The technology to make films that have very little environmental impact is available. These include not using cine-film, using lights that run from usual outputs rather than generators, recycling at every opportunity, using local restaurants to eat at rather than ordering catering, and reducing the size of a crew.
For the short film, and a feature called This is What It Is, which I produced, we've refused to get a print made because there are other, less environmentally damaging, ways of projecting it.
The film industry is in a remarkable position where making environmentally conscious decisions is likely to make production cheaper rather than more expensive.
There is a slow awareness growing of the damage that film-making, especially movies shot on celluloid, is doing to the environment in the UK. Film London is taking a lead in getting the issue addressed in the capital. Annabelle Chalker of the organisation says: "Film London's approach to helping support film-makers address the challenges that climate change brings has been to commission research to assess the scale of the challenge facing production in London and looking at good practice.

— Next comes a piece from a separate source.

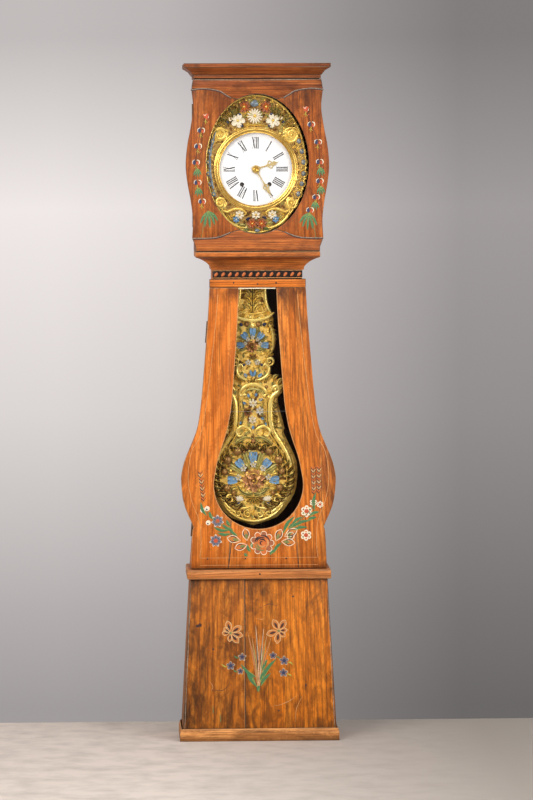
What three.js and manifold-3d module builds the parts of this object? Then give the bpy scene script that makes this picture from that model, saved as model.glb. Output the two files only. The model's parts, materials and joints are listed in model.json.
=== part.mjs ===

"Using this research, one of the first things we will do [in spring next year] is to produce an online guide giving tips to productions on how to reduce energy and recycle. Other activity may include networking events (building on work we already do), and as part of our locations-advice service we are examining what additional support we may need to offer."
Despite this, for now, it is individual film-makers who will have to take the lead in stopping the damage that films make off-screen being more destructive than the action depicted on it.